Biomimetic Hydrophobic‐Polar Metal‐Organic Frameworks for Record‐Breaking Separation and Capture of Xenon and Krypton

Abstract The separation and capture of xenon (Xe) and krypton (Kr) pose critical industrial and environmental challenges. We report two isostructural MOFs (NKMOF‐8‐Br and NKMOF‐8‐Me) with ultra‐micropores (∼6 Å) integrating bromine/methyl and cyano groups, creating biomimetic hydrophobic‐polar microenvironments for efficient Xe/Kr separation and nuclear off‐gas capture. These MOFs exhibit record low‐pressure Xe uptake and Xe packing density. Breakthrough tests under two industrial scenarios—air‐separation byproduct purification and trace gas capture—demonstrate unprecedented Kr productivity (12.26 mmol g −1 ) and Xe/Kr capture capacity (Xe: 32.13 mmol kg −1 ; Kr: 9.35 mmol kg −1 ), with retained performance after 500 kGy β ‐irradiation.
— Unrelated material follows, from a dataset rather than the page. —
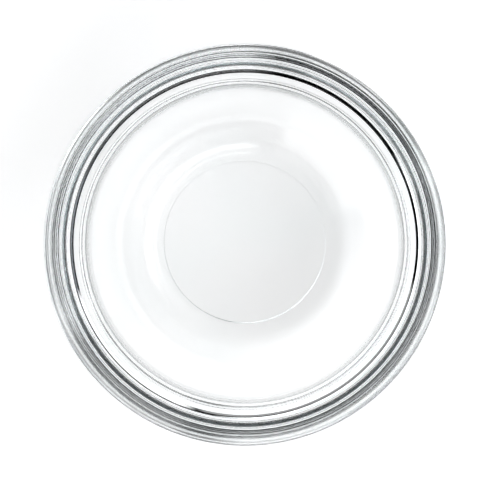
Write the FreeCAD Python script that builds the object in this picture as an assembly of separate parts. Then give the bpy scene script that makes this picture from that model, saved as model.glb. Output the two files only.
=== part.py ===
"""Round dish of clear pressed glass, for crystallizing and evaporating.

The whole dish is one piece of glass, so it is one solid in one node. Its shape is a full turn of
one closed outline about +Z. From the axis outwards the cavity has a flat floor, a soft heel, a
steep wall, a narrow stacking ledge that rises a little outwards, a band and a rounded rim. Outside,
the rim's bead stands out past a thick band. The band's rounded foot hangs below the ledge, with a
shallow hollow between it and the wall. The underside has a shallow recess, so that the dish stands
on a flat ring.

Units are millimetres. The origin is on the axis, in the plane that the dish stands on, and +Z
points out of the mouth.
"""

import FreeCAD
import Part

import math
import os

# Driving dimensions.
HEIGHT = 86.0
RIM_RADIUS = 96.0
BAND_RADIUS = 93.0
BAND_WALL = 5.0
LEDGE_RADIUS = 81.5
LEDGE_TOP = 68.5
LEDGE_RISE = 2.0
LEDGE_UNDERSIDE = 58.5
FOOT_DROP = 4.5
WALL = 3.0
FLOOR_TOP = 5.5
BASE_RADIUS = 49.5
BASE_RECESS = 0.4

# The cavity's outline from the axis to the rim, each corner as (radius from axis, height, fillet).
# The wall draws in by 4 mm from the ledge down to the heel, and the band is a little hollow inside.
CAVITY = [
    (0.0, FLOOR_TOP, 0.0),
    (BASE_RADIUS + 1.5, FLOOR_TOP, 20.0),
    (LEDGE_RADIUS - 4.0, 22.0, 48.0),
    (LEDGE_RADIUS, LEDGE_TOP, 1.0),
    (BAND_RADIUS - BAND_WALL - 1.0, LEDGE_TOP + LEDGE_RISE, 1.5),
    (BAND_RADIUS - BAND_WALL, HEIGHT - 7.0, 2.0),
    (BAND_RADIUS - BAND_WALL - 1.0, HEIGHT, 1.0),
]

# The outside's outline from the rim back to the axis: the bead, the band and its foot, the hollow
# under the ledge, the wall, and the ring that the dish stands on.
OUTSIDE = [
    (RIM_RADIUS - 5.0, HEIGHT, 2.0),
    (RIM_RADIUS, HEIGHT - 1.5, 1.5),
    (RIM_RADIUS, HEIGHT - 5.5, 1.0),
    (BAND_RADIUS - 0.5, HEIGHT - 7.5, 1.0),
    (BAND_RADIUS, LEDGE_UNDERSIDE - FOOT_DROP, 2.5),
    (LEDGE_RADIUS + 5.0, LEDGE_UNDERSIDE, 1.5),
    (LEDGE_RADIUS + WALL - 1.0, LEDGE_UNDERSIDE, 1.5),
    (LEDGE_RADIUS - 4.0 + WALL, 16.5, 52.0),
    (BASE_RADIUS, 0.0, 12.0),
    (BASE_RADIUS - 4.0, 0.0, 0.4),
    (BASE_RADIUS - 4.5, BASE_RECESS, 0.4),
    (0.0, BASE_RECESS, 0.0),
]


def fillet_points(before, corner, after, radius):
    """Where an arc of that radius leaves each leg of the corner, and the middle of the arc."""
    to_before = (before - corner).normalize()
    to_after = (after - corner).normalize()
    half_angle = to_before.getAngle(to_after) / 2
    reach = radius / math.tan(half_angle)
    inwards = (to_before + to_after).normalize()
    middle = corner + inwards * (radius / math.sin(half_angle) - radius)
    return corner + to_before * reach, middle, corner + to_after * reach


def rounded_outline(corners):
    """A closed face in the XZ plane through the corners, each rounded by its own fillet."""
    points = [FreeCAD.Vector(radius, 0.0, height) for radius, height, _ in corners]
    edges = []
    start = points[0]
    for index in range(1, len(points) - 1):
        fillet = corners[index][2]
        if fillet == 0.0:
            edges.append(Part.LineSegment(start, points[index]).toShape())
            start = points[index]
            continue
        first, middle, last = fillet_points(
            points[index - 1], points[index], points[index + 1], fillet
        )
        if (first - start).Length > 1e-6:
            edges.append(Part.LineSegment(start, first).toShape())
        edges.append(Part.Arc(first, middle, last).toShape())
        start = last
    edges.append(Part.LineSegment(start, points[-1]).toShape())
    edges.append(Part.LineSegment(points[-1], points[0]).toShape())
    return Part.Face(Part.Wire(edges))


def dish():
    """The glass as one solid of revolution."""
    outline = rounded_outline(CAVITY + OUTSIDE)
    return outline.revolve(FreeCAD.Vector(0, 0, 0), FreeCAD.Vector(0, 0, 1), 360.0)


def main():
    os.makedirs("parts", exist_ok=True)
    glass = dish()
    glass.exportStep("parts/dish.step")
    print("volume cm3", round(glass.Volume / 1000.0, 1), "valid", glass.isValid())


main()
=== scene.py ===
"""The looks of a crystallizing dish of clear pressed glass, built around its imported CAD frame.

The dish is one piece of glass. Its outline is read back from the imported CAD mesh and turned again
as a fine, even lathe mesh, so that light bends through it without facets, and the mesh gets the
slight unevenness that a mould and a plunger leave in the glass.
Everything is in metres, in the frame's own axes: the dish stands on z = 0 and opens upwards.
"""

import math

import bmesh
import bpy
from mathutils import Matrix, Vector


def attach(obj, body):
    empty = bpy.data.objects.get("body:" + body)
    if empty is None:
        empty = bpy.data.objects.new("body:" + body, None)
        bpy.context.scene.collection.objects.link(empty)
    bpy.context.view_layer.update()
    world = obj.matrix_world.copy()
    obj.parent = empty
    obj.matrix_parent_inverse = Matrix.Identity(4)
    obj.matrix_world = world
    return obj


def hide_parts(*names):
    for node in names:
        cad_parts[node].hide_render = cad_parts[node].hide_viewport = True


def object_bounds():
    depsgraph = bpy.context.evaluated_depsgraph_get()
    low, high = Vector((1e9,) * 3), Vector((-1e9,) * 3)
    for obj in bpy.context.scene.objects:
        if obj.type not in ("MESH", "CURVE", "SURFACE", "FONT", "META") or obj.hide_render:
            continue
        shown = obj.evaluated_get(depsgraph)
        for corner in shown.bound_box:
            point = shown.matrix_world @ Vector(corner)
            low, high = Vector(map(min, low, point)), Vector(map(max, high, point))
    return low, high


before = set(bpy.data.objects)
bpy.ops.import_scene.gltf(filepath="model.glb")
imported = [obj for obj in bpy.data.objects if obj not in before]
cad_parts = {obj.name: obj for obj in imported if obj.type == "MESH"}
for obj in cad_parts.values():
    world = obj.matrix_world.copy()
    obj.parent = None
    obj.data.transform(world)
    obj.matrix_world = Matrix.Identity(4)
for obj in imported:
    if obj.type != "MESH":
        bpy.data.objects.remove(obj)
cad_low, cad_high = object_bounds()

NODE = "dish"
RIM_RADIUS = cad_high.x
HEIGHT = cad_high.z
MM = 0.001

# The lathe mesh: how many columns stand round the dish, and how fine its rings are.
COLUMNS = 480
RING_SPACING = 1.2 * MM
RING_TURN = math.radians(4.0)

# How deep the ripple and the seeds in the glass's skin are, and how high its scuffs reach.
RIPPLE_DEPTH = 0.004 * MM
SEED_DEPTH = 0.02 * MM
SCUFF_HEIGHT = 0.5 * MM

# The glass: index of refraction, then the tint and the density of its depth.
GLASS_INDEX = 1.52
GLASS_TINT = (0.76, 0.90, 0.93, 1.0)
GLASS_DENSITY = 4.0

# The seam of the CAD surfaces lies in the half-plane y = 0, x > 0.
ON_SEAM = 1e-7


# ------------------------------------------------------------------ outline of the glass

def place_key(place):
    """A place in the seam's half-plane, rounded to a micrometre, to look its normal up by."""
    return round(place.x * 1e6), round(place.z * 1e6)


def seam_normals(mesh):
    """The mean surface normal at each of the mesh's vertices on the seam, by place."""
    normals = {}
    for loop in mesh.loops:
        place = mesh.vertices[loop.vertex_index].co
        if abs(place.y) < ON_SEAM and place.x > ON_SEAM:
            normal = normals.setdefault(place_key(place), Vector())
            normal += mesh.corner_normals[loop.index].vector
    return normals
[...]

Single‐crystal X‐ray diffraction confirms gas molecules preferentially occupying channel centers, stabilized by hydrophobic van der Waals interactions and cyano polarization effects, while theoretical simulations establish a clear structure‐property relationship. These results highlight NKMOF‐8‐Br and NKMOF‐8‐Me as leading candidates for energy‐efficient noble gas separation and nuclear waste management, and demonstrate a generalizable strategy for engineering adsorption through hydrophobic‐polar synergy.